Perhaps you can tick some/all of the following requirements:

- low bandwidth usage when updating the remote site

- transmission needs to be secure

- data on the remote site needs to be secure in case of theft or break-ins

- remote site is under the control of untrusted parties;
or remote site is trusted

- remote site is an old machine with limited processing power and very
small disk storage;
or remote site can be any machine we choose

- local site needs to run Windows/Macintosh/Linux/BSD/all of the above

- remote site runs on Windows/Macintosh/Linux/BSD/anything we like

- we are updating text files/binary files

- anything else you can tell us about the nature of your problem

The main requirement is, that it has to be become a cohesive, reusable,
portable (FTP/SFTP standard) functionality as mentioned in the OP. A
Python module at best. For integration in a bigger Python app. not a
one-time admin hack with a bunch of tools to be fiddled together on each
user machine. So the 'how' is mostly =='what'. Its a Python question so far.

The last 2 methods I mentioned already are maybe a way to a compromise,
(if integrated one-stream encryption cannot be managed)

The only issue remaining: A native Python module for pgp-(pwd
only)-encryption or another kind of good (commonly supported)
encryption. ZIP2-encryption itself seems to be too weak? (Still so in
recent ZIP formats? what about the mode of 7zip etc?) But I found no
python modules for either.

http://www.amk.ca/python/code/gpg just calls into an external gpg
installation.

Can the functionality of "gpg -c" maybe fiddled together with PyCrypto
easily ? (variable length key/pwd only - no public key stuff required)
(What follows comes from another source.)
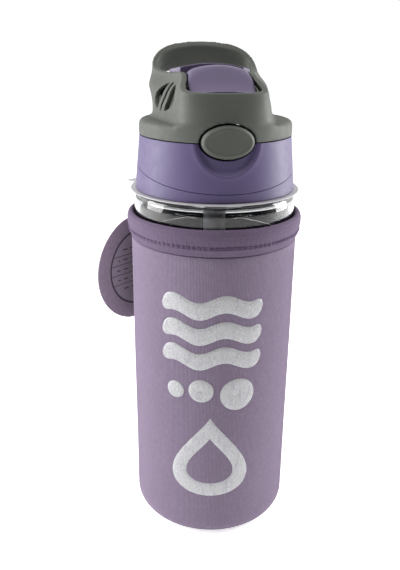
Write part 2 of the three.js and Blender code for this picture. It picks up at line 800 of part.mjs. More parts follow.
function hingePin(side) {
  const pin = cylinder(PIN_R, 4, LUG_OUT - 0.2, 16).rotate([0, 90, 0]);
  const head = cylinder(2.3, LUG_OUT + GAP, LUG_OUT + 1.2, 16).rotate([0, 90, 0]);
  const neckOfPin = cylinder(PIN_R, LUG_OUT - 1, LUG_OUT + 1, 16).rotate([0, 90, 0]);
  const whole = pin.add(neckOfPin).add(head);
  return (side > 0 ? whole : whole.rotate([0, 0, 180])).translate([0, HINGE_Y, HINGE_Z]);
}

// Three turns round the left pin, between the barrel and the cover's side.
function torsionSpring() {
  const wire = 0.35;
  const coilR = 2.6;
  const coil = helix(coilR, wire, 8.7, 0.72, 2.5, 16, 6);
  return coil.rotate([0, -90, 0]).translate([0, HINGE_Y, HINGE_Z]);
}

add("spout_arm", spoutArm(), MATERIALS.inner);
add("mouthpiece", mouthpiece(), MATERIALS.silicone);
add("spout_seal", spoutSeal(), MATERIALS.silicone);
add("spout_cover", spoutCover(), MATERIALS.purple);
add("hinge_pin_left", hingePin(-1), MATERIALS.steel);
add("hinge_pin_right", hingePin(1), MATERIALS.steel);
add("torsion_spring", torsionSpring(), MATERIALS.steel);

// ---------------------------------------------------------------- valve and straw

function ventValve() {
  const under = DECK_BOTTOM - GAP;
  const over = DECK_TOP + GAP;
  return turned(
    [
      [0, under - 0.9], [2, under - 0.9], [3, under - 0.3], [3, under], [1, under], [1, over],
      [1.8, over], [1.5, over + 0.9], [0, over + 0.9],
    ],
    20,
  ).translate([VENT_X, VENT_Y, 0]);
}

function strawSocket() {
  const top = DECK_BOTTOM - GAP;
  return turned(
    [
      [SOCKET_BORE, SOCKET_BOTTOM], [SOCKET_R + 0.5, SOCKET_BOTTOM],
      [SOCKET_R + 0.5, SOCKET_BOTTOM + 1.6], [SOCKET_R, SOCKET_BOTTOM + 2], [SOCKET_R, top],
      [SOCKET_BORE, top],
    ],
    32,
  ).translate([0, HINGE_Y, 0]);
}

function straw() {
  return tube(STRAW_R, STRAW_BORE, STRAW_BOTTOM, 159.6, 24).translate([0, HINGE_Y, 0]);
}

add("vent_valve", ventValve(), MATERIALS.silicone);
add("straw_socket", strawSocket(), MATERIALS.silicone);
add("straw", straw(), MATERIALS.silicone);

export default group;
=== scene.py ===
"""A kids water bottle around its CAD frame. Shapes are written in millimetres, in the CAD's own
frame: +Z up, the button towards -Y, and the loop towards +Y."""

import math

import bmesh
import bpy
import numpy as np
from mathutils import Matrix, Vector


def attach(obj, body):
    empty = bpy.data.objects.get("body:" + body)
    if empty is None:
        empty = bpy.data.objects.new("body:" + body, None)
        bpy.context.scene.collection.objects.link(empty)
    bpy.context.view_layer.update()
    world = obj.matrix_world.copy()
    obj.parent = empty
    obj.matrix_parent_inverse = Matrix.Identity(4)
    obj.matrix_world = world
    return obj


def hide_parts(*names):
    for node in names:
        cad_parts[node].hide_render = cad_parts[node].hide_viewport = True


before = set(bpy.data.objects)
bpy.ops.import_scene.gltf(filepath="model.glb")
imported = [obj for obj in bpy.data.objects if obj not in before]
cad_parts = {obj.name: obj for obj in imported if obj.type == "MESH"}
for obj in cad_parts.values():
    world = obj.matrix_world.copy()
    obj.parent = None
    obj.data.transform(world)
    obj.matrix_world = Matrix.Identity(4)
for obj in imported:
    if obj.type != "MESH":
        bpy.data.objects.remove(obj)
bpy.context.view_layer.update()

MM = 0.001
TAU = 2 * math.pi
FRONT = -math.pi / 2  # the button's direction, as an angle from +X
VIEW_AZIMUTH = math.radians(9.2)  # how far the camera stands to the button's left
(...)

And what about ZIP password-only encryption itself? Are there maybe any
usable improvents ?

And: when there are many files encrypted with the same password (both
PGP and ZIP), will this decrease the strength of encryption?

Robert
 
R

robert

Would rsync into a remote encrypted filesystem work for you?

the sync (selection) is custom anyway. The remote filesystem is
general/unknow. FTP(S) / SFTP is the only standard given.